The most disturbing, and perhaps revealing, moment of all is when the Maestro possesses the Mayor and forces him to dance. The Mayor manages to make himself stop, and then a hand holding a mirror bursts out of his abdomen. The Mayor's face changes into a demonic version of itself, and he begins screaming into the mirror in the Maestro's voice, "Look at yourself. Who's the freak now? WHO'S THE FREAK NOW?"

What's disturbing about this is that the Mayor is played by Jackson in an elaborate prosthetic make-up. So here we're seeing Michael Jackson, who has dogged for years by rumors that he has been trying to make himself white, made up as a white man possessed by a (sort-of) black man, screaming hatred at himself in a mirror. Urgh.

And of course, this video is further proof that Jackson's strategy of hiring supposedly the best (or most popular) talents in the world to support him just never paid off the way it was supposed to. It seemed like such a good idea in the 80's, when we all thought there would be some kind of crossover between music video and feature films. But that first wave of video directors like Steve Barron, Bob Giraldi and Russell Mulcahy never did make any features worth a damn.

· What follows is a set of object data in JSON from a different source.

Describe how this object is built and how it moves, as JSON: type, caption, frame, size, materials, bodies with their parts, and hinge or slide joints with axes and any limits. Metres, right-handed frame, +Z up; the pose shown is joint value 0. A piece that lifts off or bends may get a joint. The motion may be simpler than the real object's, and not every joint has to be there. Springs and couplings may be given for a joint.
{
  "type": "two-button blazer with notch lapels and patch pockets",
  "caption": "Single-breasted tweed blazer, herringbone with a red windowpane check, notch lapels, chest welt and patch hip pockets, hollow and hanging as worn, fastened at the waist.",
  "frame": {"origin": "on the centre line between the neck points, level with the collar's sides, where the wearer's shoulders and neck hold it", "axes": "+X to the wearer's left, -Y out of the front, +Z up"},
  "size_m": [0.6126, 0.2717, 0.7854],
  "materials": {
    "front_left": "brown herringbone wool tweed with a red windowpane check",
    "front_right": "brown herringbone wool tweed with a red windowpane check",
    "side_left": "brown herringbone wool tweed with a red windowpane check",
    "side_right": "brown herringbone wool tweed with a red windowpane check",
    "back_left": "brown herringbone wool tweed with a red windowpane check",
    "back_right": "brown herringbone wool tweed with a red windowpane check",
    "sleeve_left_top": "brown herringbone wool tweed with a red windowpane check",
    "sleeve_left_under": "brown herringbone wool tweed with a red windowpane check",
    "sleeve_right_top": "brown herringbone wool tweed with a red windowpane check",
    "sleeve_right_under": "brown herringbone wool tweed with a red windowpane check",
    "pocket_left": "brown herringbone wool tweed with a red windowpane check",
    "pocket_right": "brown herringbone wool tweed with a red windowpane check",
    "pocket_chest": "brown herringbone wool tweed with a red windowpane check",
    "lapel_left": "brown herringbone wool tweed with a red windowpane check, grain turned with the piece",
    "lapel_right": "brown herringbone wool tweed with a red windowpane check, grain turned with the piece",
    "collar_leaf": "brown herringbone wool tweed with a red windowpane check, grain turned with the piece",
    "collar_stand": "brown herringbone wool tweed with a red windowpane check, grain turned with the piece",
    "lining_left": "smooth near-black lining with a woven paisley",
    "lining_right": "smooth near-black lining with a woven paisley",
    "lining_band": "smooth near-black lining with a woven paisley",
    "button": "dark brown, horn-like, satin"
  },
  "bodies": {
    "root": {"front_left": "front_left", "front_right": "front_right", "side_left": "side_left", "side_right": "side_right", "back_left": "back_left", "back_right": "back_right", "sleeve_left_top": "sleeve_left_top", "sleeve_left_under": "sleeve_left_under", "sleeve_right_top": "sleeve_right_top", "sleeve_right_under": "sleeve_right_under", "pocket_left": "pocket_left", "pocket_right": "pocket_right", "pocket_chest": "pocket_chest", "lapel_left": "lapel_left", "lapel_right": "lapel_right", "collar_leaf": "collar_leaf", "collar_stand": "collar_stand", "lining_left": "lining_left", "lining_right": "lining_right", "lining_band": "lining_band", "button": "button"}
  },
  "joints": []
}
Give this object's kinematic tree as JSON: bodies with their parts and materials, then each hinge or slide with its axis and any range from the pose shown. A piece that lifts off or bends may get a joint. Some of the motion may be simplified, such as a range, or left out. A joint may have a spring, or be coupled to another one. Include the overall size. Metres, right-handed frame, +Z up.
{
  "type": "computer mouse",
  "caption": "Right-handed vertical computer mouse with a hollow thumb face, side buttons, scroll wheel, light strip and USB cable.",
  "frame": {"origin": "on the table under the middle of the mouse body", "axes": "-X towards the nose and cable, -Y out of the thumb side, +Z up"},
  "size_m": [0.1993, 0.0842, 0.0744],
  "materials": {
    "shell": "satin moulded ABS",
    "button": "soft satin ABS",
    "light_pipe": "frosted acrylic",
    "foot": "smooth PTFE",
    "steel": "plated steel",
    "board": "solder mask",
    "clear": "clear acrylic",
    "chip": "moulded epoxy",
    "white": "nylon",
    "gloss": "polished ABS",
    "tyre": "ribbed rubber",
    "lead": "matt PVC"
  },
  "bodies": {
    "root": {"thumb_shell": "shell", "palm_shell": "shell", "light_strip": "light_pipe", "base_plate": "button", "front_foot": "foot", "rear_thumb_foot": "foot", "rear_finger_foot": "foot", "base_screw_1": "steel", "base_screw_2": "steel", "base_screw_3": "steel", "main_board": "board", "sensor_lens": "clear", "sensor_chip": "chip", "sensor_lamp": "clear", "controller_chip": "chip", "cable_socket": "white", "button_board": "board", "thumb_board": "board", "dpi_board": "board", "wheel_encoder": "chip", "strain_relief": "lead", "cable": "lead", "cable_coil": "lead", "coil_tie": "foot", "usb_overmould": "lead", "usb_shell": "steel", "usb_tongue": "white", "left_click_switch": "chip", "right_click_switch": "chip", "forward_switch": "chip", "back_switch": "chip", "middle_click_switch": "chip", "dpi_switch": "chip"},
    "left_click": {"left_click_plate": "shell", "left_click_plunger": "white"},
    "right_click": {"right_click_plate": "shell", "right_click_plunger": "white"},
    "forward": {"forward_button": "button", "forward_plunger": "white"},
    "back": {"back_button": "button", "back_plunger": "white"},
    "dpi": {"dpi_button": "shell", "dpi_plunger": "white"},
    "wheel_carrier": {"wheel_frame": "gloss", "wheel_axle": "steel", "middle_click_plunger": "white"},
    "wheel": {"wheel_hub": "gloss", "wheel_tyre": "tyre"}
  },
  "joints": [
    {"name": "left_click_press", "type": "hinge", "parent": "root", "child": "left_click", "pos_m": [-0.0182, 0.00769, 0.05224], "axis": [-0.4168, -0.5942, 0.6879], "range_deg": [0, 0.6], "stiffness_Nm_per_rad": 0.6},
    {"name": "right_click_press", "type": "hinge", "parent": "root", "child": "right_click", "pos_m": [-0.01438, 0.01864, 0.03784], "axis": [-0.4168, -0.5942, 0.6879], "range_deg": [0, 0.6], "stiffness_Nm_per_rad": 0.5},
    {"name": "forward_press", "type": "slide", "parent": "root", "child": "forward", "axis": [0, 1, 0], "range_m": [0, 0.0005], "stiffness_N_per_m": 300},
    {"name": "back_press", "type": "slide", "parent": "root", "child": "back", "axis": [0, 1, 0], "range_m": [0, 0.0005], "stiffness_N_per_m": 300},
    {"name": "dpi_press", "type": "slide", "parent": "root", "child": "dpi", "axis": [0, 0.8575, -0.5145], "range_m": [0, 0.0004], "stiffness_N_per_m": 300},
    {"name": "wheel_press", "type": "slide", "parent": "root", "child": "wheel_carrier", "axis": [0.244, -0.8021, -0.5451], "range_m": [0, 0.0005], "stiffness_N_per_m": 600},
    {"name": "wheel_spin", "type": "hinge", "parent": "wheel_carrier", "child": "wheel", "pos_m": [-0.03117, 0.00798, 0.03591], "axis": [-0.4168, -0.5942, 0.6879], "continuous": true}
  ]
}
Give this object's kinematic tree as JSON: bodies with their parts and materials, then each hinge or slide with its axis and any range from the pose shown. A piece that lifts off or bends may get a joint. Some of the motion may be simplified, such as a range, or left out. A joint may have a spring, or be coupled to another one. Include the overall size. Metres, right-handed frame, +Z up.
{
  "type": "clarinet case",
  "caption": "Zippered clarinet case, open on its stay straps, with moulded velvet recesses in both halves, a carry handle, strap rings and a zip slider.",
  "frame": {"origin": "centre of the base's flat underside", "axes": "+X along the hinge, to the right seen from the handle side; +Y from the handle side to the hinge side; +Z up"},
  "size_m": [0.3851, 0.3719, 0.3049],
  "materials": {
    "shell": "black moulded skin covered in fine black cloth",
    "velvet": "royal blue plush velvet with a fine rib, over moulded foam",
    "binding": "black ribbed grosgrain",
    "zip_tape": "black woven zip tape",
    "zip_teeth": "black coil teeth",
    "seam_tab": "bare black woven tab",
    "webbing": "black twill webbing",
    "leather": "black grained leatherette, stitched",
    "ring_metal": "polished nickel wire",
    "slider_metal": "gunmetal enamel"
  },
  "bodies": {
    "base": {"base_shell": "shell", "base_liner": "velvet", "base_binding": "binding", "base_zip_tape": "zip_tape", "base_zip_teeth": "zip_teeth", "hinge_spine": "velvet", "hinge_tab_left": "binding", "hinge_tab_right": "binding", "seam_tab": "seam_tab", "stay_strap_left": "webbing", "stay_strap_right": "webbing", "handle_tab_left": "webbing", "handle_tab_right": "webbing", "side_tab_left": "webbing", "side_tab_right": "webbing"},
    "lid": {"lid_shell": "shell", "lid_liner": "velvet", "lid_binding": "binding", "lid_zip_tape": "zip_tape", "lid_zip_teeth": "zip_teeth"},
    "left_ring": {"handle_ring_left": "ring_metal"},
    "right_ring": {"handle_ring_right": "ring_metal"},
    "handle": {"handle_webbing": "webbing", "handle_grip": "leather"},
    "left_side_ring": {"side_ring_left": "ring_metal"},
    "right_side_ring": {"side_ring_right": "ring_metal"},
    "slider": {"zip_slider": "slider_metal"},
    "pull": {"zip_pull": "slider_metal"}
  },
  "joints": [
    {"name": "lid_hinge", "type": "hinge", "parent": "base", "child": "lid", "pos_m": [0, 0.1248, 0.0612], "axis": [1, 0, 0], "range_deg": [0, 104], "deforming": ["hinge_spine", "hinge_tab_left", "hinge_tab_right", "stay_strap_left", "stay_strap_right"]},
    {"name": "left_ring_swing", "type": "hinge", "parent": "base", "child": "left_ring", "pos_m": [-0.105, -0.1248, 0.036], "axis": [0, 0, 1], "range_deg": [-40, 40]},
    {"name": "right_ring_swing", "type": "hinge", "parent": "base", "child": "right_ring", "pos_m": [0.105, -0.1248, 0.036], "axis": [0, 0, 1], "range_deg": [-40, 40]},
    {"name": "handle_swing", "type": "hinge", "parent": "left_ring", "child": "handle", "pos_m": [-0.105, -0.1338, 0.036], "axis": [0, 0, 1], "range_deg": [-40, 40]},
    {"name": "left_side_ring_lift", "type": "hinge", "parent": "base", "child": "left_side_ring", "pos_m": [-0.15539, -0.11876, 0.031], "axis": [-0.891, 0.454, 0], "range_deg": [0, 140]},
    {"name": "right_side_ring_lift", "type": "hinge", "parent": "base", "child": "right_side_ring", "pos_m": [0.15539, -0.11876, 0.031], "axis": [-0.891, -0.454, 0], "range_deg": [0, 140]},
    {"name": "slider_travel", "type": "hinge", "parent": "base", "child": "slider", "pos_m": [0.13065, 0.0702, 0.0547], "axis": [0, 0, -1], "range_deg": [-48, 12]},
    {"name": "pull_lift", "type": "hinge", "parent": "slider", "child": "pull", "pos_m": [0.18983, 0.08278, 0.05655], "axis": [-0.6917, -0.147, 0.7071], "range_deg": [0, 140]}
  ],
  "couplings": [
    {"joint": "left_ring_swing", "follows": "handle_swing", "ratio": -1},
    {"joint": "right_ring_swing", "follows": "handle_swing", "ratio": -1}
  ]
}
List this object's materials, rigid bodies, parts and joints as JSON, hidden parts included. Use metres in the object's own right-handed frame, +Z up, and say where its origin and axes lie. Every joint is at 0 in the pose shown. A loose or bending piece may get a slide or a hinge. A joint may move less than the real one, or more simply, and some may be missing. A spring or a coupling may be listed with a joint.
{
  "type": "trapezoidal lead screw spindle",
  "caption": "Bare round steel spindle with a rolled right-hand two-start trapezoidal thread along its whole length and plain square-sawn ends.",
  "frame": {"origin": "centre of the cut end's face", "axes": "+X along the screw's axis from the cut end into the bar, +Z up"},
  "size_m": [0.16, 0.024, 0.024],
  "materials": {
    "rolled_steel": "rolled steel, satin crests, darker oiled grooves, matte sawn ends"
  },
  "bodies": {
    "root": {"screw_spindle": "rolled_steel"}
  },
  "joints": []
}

And would anybody seriously argue that John Landis ("Thriller," "Black or White"), Martin Scorcese ("Bad"), "Francis Ford Coppolla ("Captain EO"), John Singleton ("Remember the Time"), Herb Ritts ("In the Closet") or Spike Lee ("They Don't Care About Us") did themselves proud with these things? "Thriller" was the most popular, but it's clumsy and let's face it, Landis was always a hack. David Fincher's video for Michael ("Who Is It?") works really well, but Fincher is one of those few in the second wave of video directors who has been able to slip successfully between the long and short forms.

Here, Jackson has the support of Academy Award-winning make-up/effects man Stan Winston, bestselling author Stephen King and Academy Award-winning effects house Digital Domain and it still turns out awful. The effects are great, but the film overall is boring. It's worth watching as a curiosity, but not as a film.